As a quick recap, flu viruses are named (in part) based on the genes coding for two important viral proteins, hemagglutinin and neuraminidase. There are several variations of each each gene, and a number is given to each variation. The flu virus strain is then named accordingly: H5N1, H3N2 or, in this case, H7N2.
It’s interesting but not particularly surprising for a flu outbreak to occur at an animal shelter. We know that cats are susceptible to various human and avian influenza viruses. They don’t tend to spread very far since they’re not really designed to live in cats. The fact that this outbreak is caused by an H7N2 virus is interesting. H7N2 influenza is a rarely diagnosed strain, being of avian origin with only a handful of cases diagnosed in people.
Whatever the original source was, at least 45 cats became infected (unclear whether these were all confirmed or only suspected cases), with no cases in dogs or other species at the shelter. Fortunately, as is often the case, the cats didn’t get particularly sick.
People who have been in close contact with the affected cats are being tested. This is an unusual (but interesting) response, since in my experience most often the “wait and see” approach is used, whereby people are only tested if they developed signs consistent with flu. This isn’t often done because of the cost, effort and relatively low likelihood of an action in response to the results. It can provide some useful information, though, and is probably particularly important with a rare strain like this.
The facility is currently quarantined and is being disinfected. Disinfection isn’t a huge component of flu control since the virus doesn’t live too long on surfaces outside the body, and transmission directly from infected individuals (animal or humans) is the main risk.
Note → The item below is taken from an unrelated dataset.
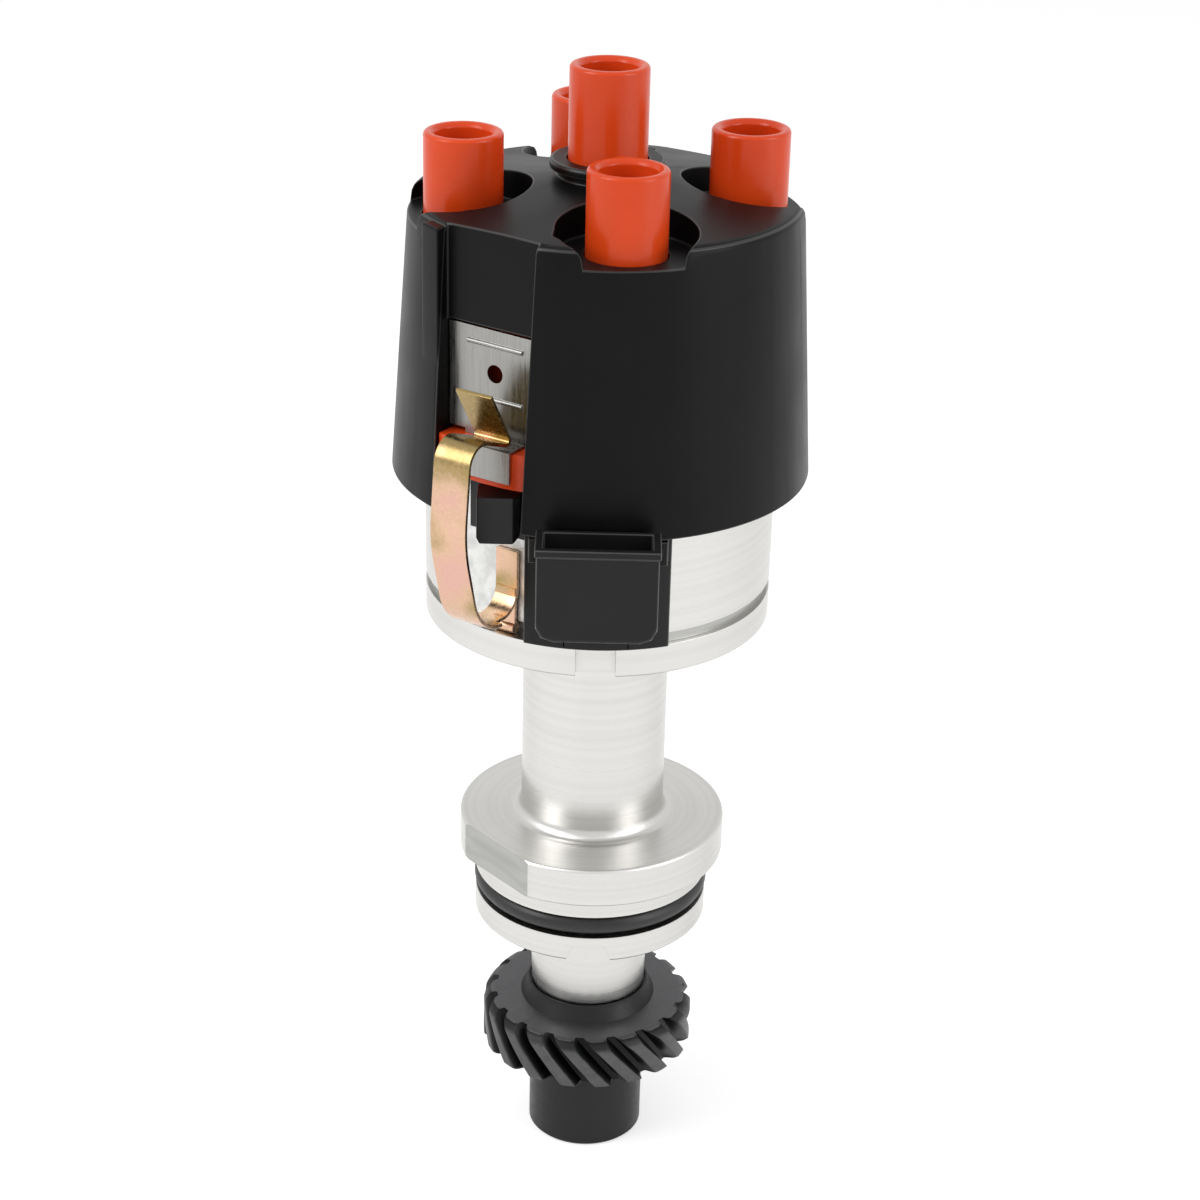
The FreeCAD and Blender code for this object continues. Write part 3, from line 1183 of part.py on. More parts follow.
def make_connector():
    """Black moulding on the bowl: curved plate, plug through the wall, and the open socket."""
    outside = S.bowl_radius + S.moulding_gap + S.moulding_thickness
    inside = S.bowl_radius + S.moulding_gap
    band = S.bowl_radius - S.band_depth + S.moulding_gap
    sleeve = turned("moulding_sleeve", [
        (band, RIM_TOP), (outside, RIM_TOP), (outside, MOULDING_TOP), (inside, MOULDING_TOP),
        (inside, BAND_TOP - S.moulding_gap), (band, BAND_TOP - S.moulding_gap),
    ])
    half_plate = outside * sine(S.plate_azimuth)
    slab = block("moulding_slab", (-half_plate, half_plate), (S.bowl_radius / 2, FAR), (RIM_TOP, MOULDING_TOP))
    plate = common("moulding_plate", [sleeve, slab])
    half = S.socket_half_width
    corner = S.socket_corner
    shell = profiled("socket_front_outline", "XZ_Plane", [
        (-half, SOCKET_BOTTOM + corner), (-half + corner * 0.3, SOCKET_BOTTOM + corner * 0.3),
        (-half + corner, SOCKET_BOTTOM), (half - corner, SOCKET_BOTTOM),
        (half - corner * 0.3, SOCKET_BOTTOM + corner * 0.3), (half, SOCKET_BOTTOM + corner),
        (half, SOCKET_TOP), (-half, SOCKET_TOP),
    ], FAR * 2)
    depth = block("socket_depth", (-FAR, FAR), (SOCKET_BACK, SOCKET_FRONT), (SOCKET_BOTTOM, SOCKET_TOP))
    socket = common("socket_shell", [shell, depth])
    rim = block("socket_rim_band", (-half - S.socket_rim, half + S.socket_rim),
                (SOCKET_BACK, SOCKET_FRONT + S.socket_rim),
                (SOCKET_TOP - S.socket_rim_height, SOCKET_TOP))
    bridge = block("socket_bridge", (-S.bridge_half_width, S.bridge_half_width),
                   (inside + S.moulding_thickness / 2, SOCKET_BACK + S.socket_wall / 2),
                   (SOCKET_BOTTOM + S.bridge_rise, SOCKET_TOP - S.bridge_drop))
    bridge_cut = cut("bridge_cut", bridge, [post("bridge_inside", inside, (RIM_TOP, BOWL_TOP))])
    plug = block("moulding_plug", (-S.plug_half_width, S.plug_half_width), (SENSOR_FACE, outside),
                 (PLUG_BOTTOM, PLUG_TOP))
    solids = [plate, socket, rim, bridge_cut, plug]
    for hand, sign in (("left", -1), ("right", 1)):
        centre = S.foot_rib_spacing / 2 * sign
        solids.append(block(f"foot_rib_{hand}", (centre - S.foot_rib_width / 2, centre + S.foot_rib_width / 2),
                            (S.bowl_radius - S.band_depth + S.moulding_thickness, SOCKET_FRONT - S.socket_wall * 3),
                            (RIM_TOP + S.band_height, SOCKET_BOTTOM + S.socket_wall)))
        lug = (half + S.latch_lug_width / 2) * sign
        solids.append(block(f"latch_lug_{hand}", (lug - S.latch_lug_width / 2, lug + S.latch_lug_width / 2),
                            (S.bowl_radius - OVER, outside + S.moulding_thickness / 2),
                            (MOULDING_TOP - S.latch_lug_height * 1.5, MOULDING_TOP - S.latch_lug_height / 2)))
    wall = S.socket_wall
    cavity = block("socket_cavity", (-half + wall, half - wall), (SOCKET_BACK + wall, SOCKET_FRONT - wall),
                   (SOCKET_BOTTOM + S.socket_floor, SOCKET_TOP + OVER))
    pin_low = SOCKET_BOTTOM + S.socket_floor - S.pin_root
    middle = (SOCKET_BACK + SOCKET_FRONT) / 2
    pins = []
    for i in range(3):
        centre = S.pin_pitch * (i - 1)
        pins.append(block(f"pin_{i}", (centre - S.pin_width / 2, centre + S.pin_width / 2),
                          (middle - S.pin_thickness / 2, middle + S.pin_thickness / 2),
                          (pin_low, pin_low + S.pin_height)))
    pin_group = group("connector_pins_group", pins)
    inner_bore = post("lug_inside", inside, (RIM_TOP, BOWL_TOP))
    keep_plug = fuse("moulding_solids", solids)
    hollow = cut("moulding_inner_trim", inner_bore, [plug])
    node("connector_socket", cut("connector_socket_cut", keep_plug, [cavity, pin_group, hollow]))
    node("connector_pins", pin_group)


make_housing()
make_ring()
make_bushes()
make_washers()
make_shaft()
make_gear()
make_vane()
make_sensor()
make_cover()
make_rotor()
make_cap(*make_terminals())
make_brush()
make_shield()
make_screens()
make_clips()
make_guides()
make_connector()

doc.recompute()
failed = [f"{obj.Name}: {obj.State}" for obj in doc.Objects if {"Invalid", "Error"} & set(obj.State)]
if failed:
    raise RuntimeError("these objects didn't build: " + ", ".join(failed))
os.makedirs("parts", exist_ok=True)
for obj in NODES:
    if obj.Shape.isNull() or not obj.Shape.isValid():
        raise RuntimeError(f"{obj.Label} has no valid shape")
    obj.Shape.exportStep(f"parts/{obj.Label}.step")
    print(f"{obj.Label}: {len(obj.Shape.Solids)} solid(s), {obj.Shape.Volume:.1f} mm3")
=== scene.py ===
import math

import bmesh
import bpy
from mathutils import Matrix, Vector


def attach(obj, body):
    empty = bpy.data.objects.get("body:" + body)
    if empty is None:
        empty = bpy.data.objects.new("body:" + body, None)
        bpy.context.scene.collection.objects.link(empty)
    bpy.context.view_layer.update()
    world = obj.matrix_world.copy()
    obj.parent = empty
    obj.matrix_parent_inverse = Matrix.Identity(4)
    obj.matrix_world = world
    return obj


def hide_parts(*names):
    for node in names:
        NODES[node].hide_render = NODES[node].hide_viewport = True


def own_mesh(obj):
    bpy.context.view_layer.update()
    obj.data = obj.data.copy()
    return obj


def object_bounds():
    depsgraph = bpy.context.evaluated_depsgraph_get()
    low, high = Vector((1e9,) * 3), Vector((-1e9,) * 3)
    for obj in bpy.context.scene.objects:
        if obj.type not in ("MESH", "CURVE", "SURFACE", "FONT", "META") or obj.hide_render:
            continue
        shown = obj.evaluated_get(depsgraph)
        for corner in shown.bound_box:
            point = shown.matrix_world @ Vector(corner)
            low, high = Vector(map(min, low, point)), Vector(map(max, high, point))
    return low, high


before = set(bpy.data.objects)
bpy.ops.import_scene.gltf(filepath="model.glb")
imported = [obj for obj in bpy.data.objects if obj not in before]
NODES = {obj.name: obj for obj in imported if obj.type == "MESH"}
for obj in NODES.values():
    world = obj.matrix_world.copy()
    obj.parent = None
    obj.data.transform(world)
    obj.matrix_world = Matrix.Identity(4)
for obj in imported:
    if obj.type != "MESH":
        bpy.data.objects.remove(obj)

bl_info = {
    "name": "Ignition Distributor",
    "version": (1, 0, 0),
    "blender": (4, 5, 0),
    "location": "3D View > Sidebar > Distributor",
    "description": "Dresses a modelled ignition distributor and sets its studio",
    "category": "Object",
}

MM = 0.001
CAD_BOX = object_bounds()
AXIS = Vector((0.0, 0.0, 0.0))
WHITE = (1.0, 1.0, 1.0, 1.0)

# azimuths in degrees, from the front towards the left; the rear's are half a turn on
CHANNEL_AZIMUTH = 34.3
CLIP_AZIMUTH = 32.0
PLATE_AZIMUTH = 34.9
COLLAR_FLAT_AZIMUTH = 49.3
TOWER_AZIMUTH = -8.0
SIDES = (("front", 0.0), ("rear", 180.0))

# sizes of the solids in millimetres, by which their parts are found
COLLAR_TOP = 9.2
RIM_TOP = 67.6
GROOVE_TOP = 70.2
SEAT_REACH = (30.0, 36.5)
CHANNEL_HALF = 11.8
LUG_HALF = 11.65
PLATE_HALF = 11.2
CHANNEL_BACK = 38.3
TOWER_REACH = 30.0
TOWER_RADIUS = 8.3
TOWER_TOPS = (168.2, 168.2, 168.2, 168.2, 181.7)
SHOULDER_BASE = 154.0
SOCKET_FRONT = -56.6
SOCKET_LIP = 96.0

# in millimetres too: points this close are joined, and this close to a size count as being at it
WELD = 0.002
NEAR = 0.03


def linear(hex_colour):
    """A colour written as sRGB hex, as the linear values that a shader takes."""
    values = [int(hex_colour[i:i + 2], 16) / 255 for i in (1, 3, 5)]
    return [v / 12.92 if v <= 0.04045 else ((v + 0.055) / 1.055) ** 2.4 for v in values] + [1.0]


def to_hex(colour):
    """The sRGB hex value of a colour property."""
    return "#" + "".join(f"{round(255 * c):02X}" for c in colour[:3])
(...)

However, it’s an easy(-ish) thing to do, might be of some use in highly contaminated environments, and it also buys time to watch for further cases.
It’s assumed that November 12th was the earliest potential infection date, and health officials are contacting people who adopted cats after that time. The risk posed by a cat adopted a while ago is low to non-existent, since flu virus shedding tends to be very short term. Evaluation of whether people who adopted cats during this time were more likely to report flu-like illness compared to a control group (people who didn’t adopt cats or people who adopted cats outside of this period) would help determine if there was likely any subsequent transmission to household members.
As with most flu outbreaks, with reasonable containment, this should burn itself out. There is no longterm carrier state for influenza, so infected cats (and people) have to encounter a susceptible individual during their relatively short virus shedding period in order to pass on the infection. If that can be stopped, or when all susceptible individuals get infected (and therefore become no longer susceptible), flu should disappear from a closed population like this.